Guiding Light
An optical waveguide confines light within a high-refractive-index core surrounded by lower-index cladding. Total internal reflection traps rays that strike the interface at angles exceeding the critical angle, while the wave picture reveals discrete transverse modes — self-consistent electromagnetic field patterns that propagate without changing shape. From single-mode telecom fibers to silicon photonic chips, waveguides are the fundamental building block of photonic systems.
The V Number
The normalized frequency V = (πd/λ)×NA encapsulates the waveguide's modal behavior in a single dimensionless parameter. When V < π for a slab waveguide (or V < 2.405 for a cylindrical fiber), only the fundamental mode is guided. As V increases — through larger core, shorter wavelength, or higher index contrast — additional higher-order modes appear, each with a distinct transverse field pattern and propagation constant.
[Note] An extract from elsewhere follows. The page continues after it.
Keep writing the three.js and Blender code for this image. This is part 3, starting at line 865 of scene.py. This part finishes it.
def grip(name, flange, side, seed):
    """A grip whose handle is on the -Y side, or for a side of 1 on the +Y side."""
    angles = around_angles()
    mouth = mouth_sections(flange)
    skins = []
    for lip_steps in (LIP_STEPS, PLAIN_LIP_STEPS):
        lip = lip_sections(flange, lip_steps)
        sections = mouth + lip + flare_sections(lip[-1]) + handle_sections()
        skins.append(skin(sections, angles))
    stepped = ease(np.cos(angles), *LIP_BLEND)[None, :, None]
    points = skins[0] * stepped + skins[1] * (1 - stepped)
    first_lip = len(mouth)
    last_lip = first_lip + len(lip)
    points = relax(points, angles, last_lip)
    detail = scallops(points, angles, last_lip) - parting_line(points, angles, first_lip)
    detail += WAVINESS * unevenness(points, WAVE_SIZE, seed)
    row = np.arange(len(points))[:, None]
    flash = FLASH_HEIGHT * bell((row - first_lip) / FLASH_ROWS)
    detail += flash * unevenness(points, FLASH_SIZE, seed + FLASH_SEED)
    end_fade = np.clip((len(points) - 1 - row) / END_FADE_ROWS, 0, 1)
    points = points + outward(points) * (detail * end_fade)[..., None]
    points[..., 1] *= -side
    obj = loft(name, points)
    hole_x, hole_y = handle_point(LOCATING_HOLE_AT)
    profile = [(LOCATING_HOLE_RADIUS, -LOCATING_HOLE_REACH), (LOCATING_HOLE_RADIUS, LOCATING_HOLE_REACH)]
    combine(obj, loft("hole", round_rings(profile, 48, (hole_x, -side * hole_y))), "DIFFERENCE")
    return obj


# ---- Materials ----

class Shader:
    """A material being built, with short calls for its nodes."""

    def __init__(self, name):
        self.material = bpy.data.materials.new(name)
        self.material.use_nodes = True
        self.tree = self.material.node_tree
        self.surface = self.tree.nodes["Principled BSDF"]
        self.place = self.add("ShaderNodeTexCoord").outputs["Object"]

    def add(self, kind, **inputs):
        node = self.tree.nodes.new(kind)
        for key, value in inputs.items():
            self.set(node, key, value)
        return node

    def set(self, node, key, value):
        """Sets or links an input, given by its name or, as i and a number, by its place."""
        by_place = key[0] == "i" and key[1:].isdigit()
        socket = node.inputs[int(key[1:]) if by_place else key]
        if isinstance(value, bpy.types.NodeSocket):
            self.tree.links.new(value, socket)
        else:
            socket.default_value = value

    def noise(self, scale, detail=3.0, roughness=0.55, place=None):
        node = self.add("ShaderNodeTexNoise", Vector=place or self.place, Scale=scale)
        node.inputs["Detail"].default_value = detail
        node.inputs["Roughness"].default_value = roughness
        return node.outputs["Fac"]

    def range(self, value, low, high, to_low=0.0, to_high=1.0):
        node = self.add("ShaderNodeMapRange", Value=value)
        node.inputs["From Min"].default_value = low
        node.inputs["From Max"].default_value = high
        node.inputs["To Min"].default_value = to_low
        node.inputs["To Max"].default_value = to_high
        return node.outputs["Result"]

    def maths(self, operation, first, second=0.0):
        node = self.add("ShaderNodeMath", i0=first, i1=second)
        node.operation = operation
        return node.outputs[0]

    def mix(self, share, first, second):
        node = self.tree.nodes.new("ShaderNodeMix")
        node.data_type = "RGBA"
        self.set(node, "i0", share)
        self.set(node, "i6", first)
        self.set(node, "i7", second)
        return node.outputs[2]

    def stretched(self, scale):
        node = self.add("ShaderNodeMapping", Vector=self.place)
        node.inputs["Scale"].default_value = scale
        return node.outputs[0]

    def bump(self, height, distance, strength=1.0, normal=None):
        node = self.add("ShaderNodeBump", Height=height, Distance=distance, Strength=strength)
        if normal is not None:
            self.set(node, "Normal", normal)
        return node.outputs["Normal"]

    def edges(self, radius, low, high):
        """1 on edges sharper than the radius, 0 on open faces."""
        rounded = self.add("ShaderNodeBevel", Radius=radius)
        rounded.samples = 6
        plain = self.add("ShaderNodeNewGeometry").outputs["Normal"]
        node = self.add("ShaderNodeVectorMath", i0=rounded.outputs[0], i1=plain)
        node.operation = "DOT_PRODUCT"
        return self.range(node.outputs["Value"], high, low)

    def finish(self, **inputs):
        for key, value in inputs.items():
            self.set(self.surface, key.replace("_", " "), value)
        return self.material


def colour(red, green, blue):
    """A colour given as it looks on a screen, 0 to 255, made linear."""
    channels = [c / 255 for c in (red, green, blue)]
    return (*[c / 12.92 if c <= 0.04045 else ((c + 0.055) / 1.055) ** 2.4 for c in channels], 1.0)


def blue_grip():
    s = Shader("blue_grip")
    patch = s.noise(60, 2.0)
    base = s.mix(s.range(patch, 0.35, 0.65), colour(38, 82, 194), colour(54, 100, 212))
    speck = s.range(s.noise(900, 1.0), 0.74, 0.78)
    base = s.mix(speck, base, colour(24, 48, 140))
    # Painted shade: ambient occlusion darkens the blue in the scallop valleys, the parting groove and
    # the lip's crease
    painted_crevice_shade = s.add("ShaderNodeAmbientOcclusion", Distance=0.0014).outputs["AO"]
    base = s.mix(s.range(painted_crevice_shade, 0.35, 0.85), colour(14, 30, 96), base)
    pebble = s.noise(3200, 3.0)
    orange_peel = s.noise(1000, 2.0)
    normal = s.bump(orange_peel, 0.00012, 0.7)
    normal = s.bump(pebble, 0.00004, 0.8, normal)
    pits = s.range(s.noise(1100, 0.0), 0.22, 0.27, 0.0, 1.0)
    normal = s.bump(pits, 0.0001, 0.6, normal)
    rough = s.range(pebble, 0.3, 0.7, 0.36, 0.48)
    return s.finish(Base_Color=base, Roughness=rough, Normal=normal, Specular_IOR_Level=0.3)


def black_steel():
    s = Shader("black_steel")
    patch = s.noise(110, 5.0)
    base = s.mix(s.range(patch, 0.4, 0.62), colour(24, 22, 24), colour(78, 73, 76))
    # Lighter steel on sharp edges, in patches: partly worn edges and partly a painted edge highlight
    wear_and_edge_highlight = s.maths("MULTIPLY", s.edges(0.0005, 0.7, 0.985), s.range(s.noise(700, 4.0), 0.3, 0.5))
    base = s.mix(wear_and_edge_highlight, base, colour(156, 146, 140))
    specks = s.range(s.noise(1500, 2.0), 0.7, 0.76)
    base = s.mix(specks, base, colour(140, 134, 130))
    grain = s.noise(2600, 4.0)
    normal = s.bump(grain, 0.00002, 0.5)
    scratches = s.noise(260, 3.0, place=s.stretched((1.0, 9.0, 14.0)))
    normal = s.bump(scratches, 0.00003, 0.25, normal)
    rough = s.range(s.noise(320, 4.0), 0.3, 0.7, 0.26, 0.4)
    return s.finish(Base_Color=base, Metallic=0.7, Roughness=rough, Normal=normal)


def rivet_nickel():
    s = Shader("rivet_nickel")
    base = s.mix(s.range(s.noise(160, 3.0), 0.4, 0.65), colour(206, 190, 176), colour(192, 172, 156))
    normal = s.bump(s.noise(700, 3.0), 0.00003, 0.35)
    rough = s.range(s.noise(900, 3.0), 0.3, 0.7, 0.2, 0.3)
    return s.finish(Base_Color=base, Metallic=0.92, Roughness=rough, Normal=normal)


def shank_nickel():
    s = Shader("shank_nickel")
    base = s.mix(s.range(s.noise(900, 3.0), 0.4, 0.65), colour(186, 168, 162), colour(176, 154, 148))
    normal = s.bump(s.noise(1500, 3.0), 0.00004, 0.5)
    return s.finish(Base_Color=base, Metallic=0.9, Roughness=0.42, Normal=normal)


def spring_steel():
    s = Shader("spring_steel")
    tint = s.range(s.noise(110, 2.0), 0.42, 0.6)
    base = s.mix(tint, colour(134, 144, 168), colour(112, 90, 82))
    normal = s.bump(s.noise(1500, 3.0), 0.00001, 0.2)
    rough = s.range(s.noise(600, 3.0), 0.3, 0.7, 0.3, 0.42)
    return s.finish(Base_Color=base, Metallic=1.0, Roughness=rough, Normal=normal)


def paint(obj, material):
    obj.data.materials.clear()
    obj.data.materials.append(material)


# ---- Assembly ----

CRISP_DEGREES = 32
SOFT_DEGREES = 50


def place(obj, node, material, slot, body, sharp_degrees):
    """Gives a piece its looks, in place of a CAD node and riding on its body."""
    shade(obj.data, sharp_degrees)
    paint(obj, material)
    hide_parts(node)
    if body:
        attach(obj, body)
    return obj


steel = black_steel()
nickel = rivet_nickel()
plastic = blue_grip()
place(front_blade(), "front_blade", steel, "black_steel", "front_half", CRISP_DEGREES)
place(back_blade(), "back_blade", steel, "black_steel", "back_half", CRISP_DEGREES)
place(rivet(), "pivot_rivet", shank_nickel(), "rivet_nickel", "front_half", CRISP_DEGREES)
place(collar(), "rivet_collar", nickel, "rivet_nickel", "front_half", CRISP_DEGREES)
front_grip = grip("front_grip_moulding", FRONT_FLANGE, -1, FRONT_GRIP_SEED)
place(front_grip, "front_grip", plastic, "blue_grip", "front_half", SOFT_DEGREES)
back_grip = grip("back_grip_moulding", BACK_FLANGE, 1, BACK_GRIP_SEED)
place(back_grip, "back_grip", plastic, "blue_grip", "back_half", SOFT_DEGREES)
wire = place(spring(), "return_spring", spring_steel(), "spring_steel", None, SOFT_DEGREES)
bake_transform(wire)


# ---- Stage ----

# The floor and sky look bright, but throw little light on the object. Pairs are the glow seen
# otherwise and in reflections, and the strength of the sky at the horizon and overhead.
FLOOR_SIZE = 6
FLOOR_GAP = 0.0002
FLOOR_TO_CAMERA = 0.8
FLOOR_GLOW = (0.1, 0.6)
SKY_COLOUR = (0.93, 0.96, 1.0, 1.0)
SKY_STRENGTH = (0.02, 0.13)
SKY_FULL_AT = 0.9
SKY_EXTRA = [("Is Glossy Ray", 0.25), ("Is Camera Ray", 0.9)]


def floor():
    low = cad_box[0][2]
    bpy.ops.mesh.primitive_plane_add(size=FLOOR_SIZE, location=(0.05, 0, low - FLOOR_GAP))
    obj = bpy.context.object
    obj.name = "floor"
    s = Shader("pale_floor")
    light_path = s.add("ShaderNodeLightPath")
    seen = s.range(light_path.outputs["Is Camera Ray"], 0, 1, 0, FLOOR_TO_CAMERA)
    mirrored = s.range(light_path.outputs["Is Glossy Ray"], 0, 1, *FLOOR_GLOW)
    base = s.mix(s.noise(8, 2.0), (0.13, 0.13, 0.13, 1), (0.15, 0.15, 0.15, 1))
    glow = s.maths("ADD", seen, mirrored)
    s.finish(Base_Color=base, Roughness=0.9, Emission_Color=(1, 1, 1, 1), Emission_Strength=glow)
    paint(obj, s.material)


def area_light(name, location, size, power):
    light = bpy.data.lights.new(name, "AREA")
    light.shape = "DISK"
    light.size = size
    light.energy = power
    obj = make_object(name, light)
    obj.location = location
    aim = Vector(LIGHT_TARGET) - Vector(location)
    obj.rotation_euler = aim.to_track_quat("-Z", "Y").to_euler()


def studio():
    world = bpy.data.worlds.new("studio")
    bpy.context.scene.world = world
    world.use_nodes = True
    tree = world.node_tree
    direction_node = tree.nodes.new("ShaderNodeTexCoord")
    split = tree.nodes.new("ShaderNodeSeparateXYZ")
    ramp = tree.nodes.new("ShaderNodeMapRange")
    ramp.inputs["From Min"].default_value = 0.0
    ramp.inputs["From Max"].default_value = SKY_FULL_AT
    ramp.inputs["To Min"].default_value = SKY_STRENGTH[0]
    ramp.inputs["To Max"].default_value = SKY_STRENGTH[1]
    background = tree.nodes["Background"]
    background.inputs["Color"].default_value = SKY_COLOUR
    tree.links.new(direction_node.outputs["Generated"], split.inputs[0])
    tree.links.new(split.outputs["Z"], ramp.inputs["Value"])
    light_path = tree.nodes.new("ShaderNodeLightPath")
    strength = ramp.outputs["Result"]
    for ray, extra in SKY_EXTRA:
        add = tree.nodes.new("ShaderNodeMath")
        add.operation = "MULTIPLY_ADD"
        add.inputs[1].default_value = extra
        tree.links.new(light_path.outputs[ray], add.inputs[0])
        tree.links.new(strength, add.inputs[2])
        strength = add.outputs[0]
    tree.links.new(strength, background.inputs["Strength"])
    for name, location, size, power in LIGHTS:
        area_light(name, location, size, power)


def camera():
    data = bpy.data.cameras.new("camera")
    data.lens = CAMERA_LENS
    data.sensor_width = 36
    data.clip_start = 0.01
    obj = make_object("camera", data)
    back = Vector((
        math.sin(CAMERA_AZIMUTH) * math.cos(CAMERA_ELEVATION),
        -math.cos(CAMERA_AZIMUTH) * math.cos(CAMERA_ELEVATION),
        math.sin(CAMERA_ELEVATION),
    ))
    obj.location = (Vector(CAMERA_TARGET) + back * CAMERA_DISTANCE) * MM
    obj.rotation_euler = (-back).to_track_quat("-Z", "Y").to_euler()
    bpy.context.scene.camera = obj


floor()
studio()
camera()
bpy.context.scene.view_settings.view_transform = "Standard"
Mode Profiles and Confinement
The fundamental mode has a roughly Gaussian intensity profile centered in the core, with evanescent tails extending into the cladding. Higher-order modes have more lobes and more field in the cladding. The confinement factor quantifies how much of the mode's power resides within the core — critical for laser gain overlap, waveguide loss, and bending loss. High-index-contrast waveguides (silicon photonics) achieve confinement factors above 90% even in sub-micrometer cores.
Design Trade-offs
Waveguide design involves balancing competing requirements. Single-mode operation demands small cores, but small modes are hard to couple to fibers. High index contrast enables tight bends and compact circuits, but increases scattering loss from sidewall roughness. The wavelength dependence of all these parameters means a waveguide optimized for one wavelength may not work at another, driving the design of broadband photonic devices.